[Source data]
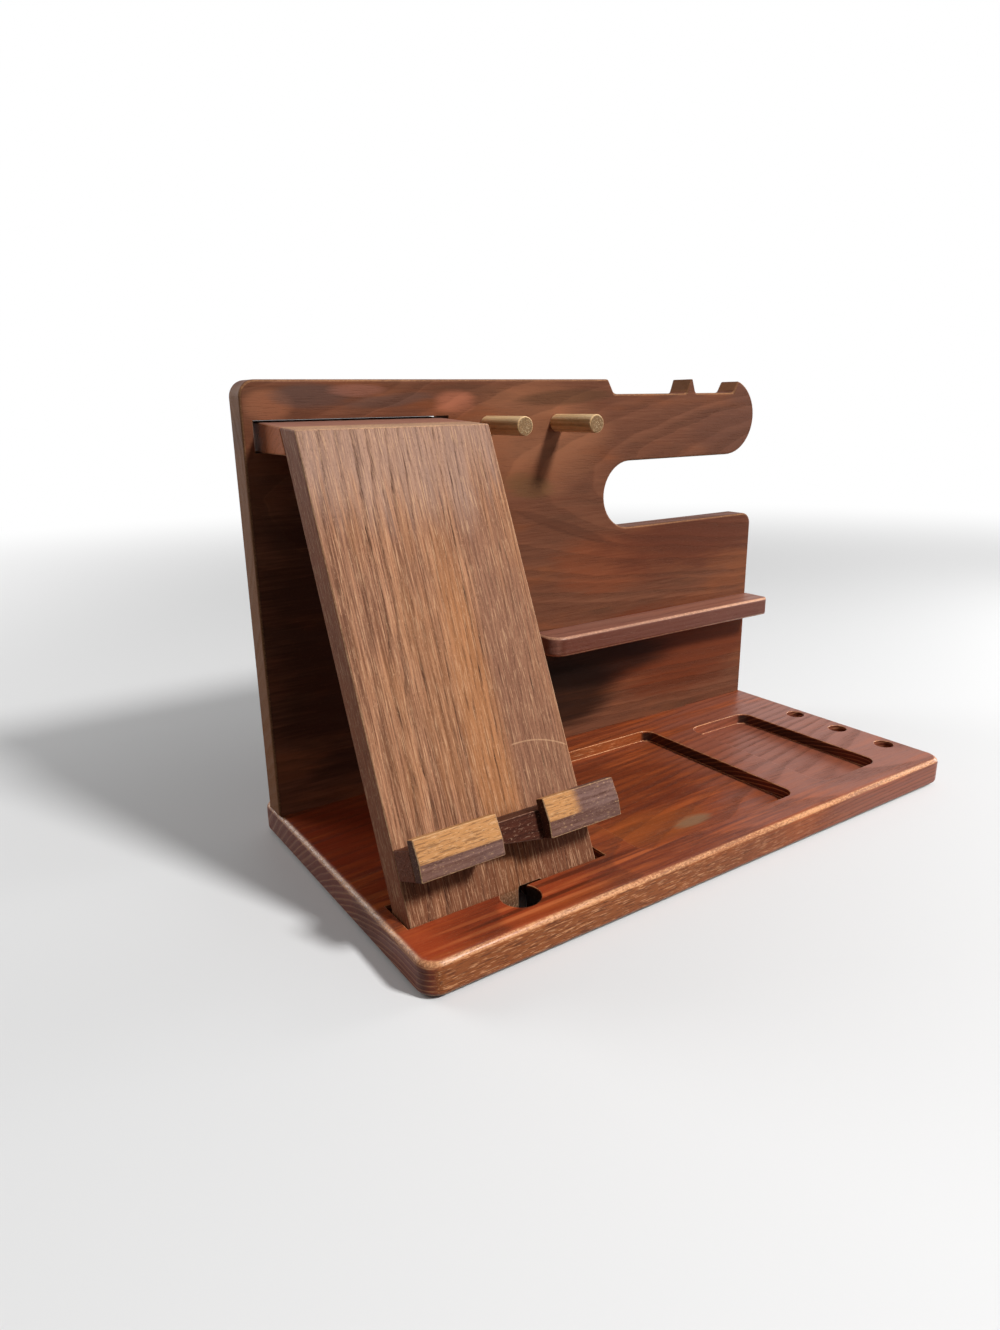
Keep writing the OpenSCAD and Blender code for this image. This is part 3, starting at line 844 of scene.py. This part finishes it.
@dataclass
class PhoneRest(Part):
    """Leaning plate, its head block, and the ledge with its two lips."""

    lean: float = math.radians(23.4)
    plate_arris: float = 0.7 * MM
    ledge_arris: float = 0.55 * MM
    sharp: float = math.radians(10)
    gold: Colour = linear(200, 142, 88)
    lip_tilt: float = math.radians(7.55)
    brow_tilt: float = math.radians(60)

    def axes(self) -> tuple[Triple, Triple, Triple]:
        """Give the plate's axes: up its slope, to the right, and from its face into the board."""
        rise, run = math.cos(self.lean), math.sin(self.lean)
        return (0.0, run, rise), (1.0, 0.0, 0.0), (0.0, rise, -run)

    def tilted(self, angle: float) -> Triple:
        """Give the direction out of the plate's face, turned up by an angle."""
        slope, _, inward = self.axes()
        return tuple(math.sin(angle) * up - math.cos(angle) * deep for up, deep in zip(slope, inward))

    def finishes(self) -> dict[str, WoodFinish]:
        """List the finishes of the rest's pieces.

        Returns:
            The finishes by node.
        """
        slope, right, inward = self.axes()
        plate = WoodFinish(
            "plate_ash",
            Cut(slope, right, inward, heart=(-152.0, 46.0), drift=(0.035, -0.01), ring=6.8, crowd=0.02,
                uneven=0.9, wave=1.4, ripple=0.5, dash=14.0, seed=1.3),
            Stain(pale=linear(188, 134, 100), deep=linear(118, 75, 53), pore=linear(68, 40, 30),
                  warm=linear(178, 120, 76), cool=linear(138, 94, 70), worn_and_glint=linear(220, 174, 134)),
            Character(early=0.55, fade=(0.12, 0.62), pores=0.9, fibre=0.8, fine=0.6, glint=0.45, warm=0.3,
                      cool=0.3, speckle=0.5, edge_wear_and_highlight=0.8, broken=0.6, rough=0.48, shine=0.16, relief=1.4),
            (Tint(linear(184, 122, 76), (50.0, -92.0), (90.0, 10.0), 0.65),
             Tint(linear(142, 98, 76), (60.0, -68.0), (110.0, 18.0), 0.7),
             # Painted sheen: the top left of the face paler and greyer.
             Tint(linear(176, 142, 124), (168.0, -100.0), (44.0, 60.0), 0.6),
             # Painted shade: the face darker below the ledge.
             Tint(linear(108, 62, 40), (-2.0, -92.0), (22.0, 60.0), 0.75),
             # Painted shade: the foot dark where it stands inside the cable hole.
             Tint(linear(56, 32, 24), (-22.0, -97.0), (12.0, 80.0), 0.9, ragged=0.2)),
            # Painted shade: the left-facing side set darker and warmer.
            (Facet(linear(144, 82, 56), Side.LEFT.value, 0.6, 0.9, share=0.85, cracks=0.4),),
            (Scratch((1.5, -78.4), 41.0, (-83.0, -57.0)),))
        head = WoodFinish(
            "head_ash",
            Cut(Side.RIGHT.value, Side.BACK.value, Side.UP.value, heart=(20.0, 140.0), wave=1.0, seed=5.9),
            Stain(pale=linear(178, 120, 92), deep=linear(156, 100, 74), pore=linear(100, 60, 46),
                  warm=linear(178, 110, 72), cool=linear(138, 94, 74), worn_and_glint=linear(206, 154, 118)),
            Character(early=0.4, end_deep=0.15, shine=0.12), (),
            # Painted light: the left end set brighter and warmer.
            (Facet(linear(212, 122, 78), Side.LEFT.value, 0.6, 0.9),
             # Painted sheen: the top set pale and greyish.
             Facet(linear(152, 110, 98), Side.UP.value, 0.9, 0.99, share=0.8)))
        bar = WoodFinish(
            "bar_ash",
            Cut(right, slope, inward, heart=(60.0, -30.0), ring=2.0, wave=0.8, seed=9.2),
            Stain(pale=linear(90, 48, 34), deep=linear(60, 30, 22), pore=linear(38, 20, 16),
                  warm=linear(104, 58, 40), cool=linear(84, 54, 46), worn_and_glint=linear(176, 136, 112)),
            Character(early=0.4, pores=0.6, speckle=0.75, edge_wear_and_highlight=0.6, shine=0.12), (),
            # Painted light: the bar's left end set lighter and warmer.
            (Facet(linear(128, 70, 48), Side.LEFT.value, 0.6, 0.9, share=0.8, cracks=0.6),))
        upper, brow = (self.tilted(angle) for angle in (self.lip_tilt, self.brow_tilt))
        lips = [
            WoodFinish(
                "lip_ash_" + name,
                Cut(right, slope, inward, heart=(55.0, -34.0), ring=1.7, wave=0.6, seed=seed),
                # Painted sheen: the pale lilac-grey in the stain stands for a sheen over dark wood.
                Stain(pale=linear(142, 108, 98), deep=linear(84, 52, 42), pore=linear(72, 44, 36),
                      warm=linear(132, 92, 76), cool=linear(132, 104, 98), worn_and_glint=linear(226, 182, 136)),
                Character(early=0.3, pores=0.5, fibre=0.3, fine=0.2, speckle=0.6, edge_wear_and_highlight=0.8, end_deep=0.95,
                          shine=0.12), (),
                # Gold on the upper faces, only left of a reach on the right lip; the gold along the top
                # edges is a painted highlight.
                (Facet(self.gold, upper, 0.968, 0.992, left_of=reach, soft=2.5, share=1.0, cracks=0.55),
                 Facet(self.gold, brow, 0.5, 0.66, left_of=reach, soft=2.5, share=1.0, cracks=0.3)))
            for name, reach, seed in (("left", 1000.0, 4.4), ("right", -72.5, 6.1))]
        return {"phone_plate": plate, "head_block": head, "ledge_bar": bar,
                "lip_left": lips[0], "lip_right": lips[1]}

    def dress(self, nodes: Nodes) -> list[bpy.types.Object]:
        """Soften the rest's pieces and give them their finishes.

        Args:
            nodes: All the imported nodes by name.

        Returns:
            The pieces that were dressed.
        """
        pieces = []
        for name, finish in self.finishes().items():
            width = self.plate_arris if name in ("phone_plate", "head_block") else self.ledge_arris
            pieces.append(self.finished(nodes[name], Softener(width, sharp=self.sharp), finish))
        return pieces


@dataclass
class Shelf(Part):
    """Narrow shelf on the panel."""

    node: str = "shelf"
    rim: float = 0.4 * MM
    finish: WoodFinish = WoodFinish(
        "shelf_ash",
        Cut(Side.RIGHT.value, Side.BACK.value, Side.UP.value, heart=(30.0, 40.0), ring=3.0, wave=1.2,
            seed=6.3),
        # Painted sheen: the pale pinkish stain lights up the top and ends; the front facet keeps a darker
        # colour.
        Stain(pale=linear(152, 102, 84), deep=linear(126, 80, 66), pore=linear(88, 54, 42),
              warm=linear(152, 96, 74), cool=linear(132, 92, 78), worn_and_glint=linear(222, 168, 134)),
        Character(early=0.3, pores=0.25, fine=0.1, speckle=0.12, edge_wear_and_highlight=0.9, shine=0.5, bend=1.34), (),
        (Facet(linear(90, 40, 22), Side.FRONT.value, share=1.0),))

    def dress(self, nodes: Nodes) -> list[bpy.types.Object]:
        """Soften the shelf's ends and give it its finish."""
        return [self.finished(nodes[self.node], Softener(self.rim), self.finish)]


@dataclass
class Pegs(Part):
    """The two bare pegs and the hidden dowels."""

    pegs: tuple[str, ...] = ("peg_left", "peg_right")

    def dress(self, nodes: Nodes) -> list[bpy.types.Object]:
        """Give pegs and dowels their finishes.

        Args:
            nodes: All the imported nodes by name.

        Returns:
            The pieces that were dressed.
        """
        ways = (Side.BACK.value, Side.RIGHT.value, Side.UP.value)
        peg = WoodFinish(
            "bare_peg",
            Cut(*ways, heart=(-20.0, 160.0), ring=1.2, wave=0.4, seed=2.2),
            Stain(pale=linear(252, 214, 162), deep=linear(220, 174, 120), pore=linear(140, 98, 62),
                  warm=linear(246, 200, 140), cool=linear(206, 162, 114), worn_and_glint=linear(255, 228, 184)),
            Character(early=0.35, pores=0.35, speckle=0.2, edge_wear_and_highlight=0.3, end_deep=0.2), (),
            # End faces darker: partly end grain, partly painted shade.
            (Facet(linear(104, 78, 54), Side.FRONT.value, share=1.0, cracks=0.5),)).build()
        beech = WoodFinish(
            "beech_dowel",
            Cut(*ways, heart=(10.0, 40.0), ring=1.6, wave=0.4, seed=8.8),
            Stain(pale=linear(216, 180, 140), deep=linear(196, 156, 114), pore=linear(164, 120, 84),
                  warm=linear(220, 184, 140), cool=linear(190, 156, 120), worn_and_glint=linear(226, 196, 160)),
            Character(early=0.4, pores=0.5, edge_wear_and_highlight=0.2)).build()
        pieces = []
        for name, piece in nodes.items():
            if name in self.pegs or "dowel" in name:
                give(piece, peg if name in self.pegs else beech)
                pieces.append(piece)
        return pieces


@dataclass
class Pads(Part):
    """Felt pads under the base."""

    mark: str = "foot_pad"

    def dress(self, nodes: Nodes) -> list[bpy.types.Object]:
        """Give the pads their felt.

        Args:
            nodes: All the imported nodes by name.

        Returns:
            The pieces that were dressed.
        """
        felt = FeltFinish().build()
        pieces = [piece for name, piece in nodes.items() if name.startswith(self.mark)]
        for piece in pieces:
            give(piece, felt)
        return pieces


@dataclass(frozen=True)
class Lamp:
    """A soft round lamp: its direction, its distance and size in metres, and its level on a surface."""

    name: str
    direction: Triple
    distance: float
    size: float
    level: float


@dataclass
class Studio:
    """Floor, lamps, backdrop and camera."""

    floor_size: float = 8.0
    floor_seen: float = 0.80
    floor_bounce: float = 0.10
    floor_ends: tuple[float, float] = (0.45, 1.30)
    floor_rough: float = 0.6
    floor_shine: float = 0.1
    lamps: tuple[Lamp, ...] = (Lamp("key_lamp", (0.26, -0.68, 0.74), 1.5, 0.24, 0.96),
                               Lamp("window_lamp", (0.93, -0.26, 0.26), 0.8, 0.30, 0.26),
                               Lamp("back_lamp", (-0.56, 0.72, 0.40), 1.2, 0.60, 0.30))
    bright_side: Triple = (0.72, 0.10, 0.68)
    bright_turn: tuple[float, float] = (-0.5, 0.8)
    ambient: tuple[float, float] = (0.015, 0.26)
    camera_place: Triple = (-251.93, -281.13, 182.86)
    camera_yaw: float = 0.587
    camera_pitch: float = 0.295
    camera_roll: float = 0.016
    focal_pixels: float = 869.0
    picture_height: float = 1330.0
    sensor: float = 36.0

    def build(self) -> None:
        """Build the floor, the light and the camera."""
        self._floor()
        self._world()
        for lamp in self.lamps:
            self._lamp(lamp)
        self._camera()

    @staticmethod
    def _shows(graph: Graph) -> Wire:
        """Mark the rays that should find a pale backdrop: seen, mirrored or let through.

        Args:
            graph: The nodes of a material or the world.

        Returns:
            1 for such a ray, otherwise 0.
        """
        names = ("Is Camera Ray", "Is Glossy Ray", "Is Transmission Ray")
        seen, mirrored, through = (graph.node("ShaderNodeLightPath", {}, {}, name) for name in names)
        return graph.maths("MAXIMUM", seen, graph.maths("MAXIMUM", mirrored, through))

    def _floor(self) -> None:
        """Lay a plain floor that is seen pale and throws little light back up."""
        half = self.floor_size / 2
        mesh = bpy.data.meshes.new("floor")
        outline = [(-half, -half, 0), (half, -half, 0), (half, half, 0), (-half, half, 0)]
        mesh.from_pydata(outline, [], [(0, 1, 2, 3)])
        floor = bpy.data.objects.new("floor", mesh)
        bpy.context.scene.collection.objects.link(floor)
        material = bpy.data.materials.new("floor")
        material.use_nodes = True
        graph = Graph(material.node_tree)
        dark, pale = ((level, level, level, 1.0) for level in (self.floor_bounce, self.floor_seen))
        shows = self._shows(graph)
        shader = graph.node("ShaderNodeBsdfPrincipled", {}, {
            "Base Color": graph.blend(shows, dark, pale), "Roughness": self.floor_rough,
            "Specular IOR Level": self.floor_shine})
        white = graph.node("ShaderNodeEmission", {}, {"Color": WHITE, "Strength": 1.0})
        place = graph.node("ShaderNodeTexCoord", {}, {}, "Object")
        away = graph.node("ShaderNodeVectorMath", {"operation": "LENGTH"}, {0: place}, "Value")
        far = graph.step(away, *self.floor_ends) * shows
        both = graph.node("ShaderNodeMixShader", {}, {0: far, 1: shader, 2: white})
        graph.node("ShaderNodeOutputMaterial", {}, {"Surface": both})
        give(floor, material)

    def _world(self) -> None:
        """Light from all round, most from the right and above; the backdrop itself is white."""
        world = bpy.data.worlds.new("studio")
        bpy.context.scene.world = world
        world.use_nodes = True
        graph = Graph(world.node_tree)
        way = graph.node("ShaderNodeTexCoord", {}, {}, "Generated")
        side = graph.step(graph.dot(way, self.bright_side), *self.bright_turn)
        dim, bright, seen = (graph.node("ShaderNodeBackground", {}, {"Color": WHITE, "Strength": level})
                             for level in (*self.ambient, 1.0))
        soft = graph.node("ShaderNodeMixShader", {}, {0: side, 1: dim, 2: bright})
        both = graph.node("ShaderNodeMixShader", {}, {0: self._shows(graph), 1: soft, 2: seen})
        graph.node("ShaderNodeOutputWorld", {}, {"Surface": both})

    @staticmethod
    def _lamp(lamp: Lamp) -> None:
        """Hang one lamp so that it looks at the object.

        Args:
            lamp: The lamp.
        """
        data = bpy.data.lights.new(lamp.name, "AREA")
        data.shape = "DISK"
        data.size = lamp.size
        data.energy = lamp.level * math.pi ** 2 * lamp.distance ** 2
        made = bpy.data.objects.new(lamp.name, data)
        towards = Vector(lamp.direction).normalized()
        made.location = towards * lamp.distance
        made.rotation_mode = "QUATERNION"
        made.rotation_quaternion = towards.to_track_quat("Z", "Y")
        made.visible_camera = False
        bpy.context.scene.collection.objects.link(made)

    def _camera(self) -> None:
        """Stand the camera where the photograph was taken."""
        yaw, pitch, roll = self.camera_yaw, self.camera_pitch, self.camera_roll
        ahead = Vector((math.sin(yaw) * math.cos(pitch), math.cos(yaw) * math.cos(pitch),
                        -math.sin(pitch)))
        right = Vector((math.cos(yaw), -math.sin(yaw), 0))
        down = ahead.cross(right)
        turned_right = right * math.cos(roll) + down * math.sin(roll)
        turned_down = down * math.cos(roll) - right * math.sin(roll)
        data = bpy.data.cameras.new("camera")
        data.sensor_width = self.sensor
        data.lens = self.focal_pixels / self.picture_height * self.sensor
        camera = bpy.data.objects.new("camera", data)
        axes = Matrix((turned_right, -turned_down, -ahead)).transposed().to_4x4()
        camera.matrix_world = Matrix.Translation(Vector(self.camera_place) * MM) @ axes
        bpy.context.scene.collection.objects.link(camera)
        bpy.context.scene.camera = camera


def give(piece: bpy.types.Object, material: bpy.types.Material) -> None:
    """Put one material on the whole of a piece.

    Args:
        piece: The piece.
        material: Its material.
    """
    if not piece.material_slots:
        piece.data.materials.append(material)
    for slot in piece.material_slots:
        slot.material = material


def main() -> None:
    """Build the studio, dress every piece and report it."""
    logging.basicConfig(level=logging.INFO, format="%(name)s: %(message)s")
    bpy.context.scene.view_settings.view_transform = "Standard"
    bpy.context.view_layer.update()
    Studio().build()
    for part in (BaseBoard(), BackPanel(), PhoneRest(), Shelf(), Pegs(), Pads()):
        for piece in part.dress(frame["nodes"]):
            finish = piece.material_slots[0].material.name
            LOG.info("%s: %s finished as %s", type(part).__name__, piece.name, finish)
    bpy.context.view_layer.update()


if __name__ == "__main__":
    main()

[The task]
Copy out each line of the material that holds the word "finishes".

[Solution to this task]
Keep writing the OpenSCAD and Blender code for this image. This is part 3, starting at line 844 of scene.py. This part finishes it.
    def finishes(self) -> dict[str, WoodFinish]:
        """List the finishes of the rest's pieces.
            The finishes by node.
        """Soften the rest's pieces and give them their finishes.
        for name, finish in self.finishes().items():
        """Give pegs and dowels their finishes.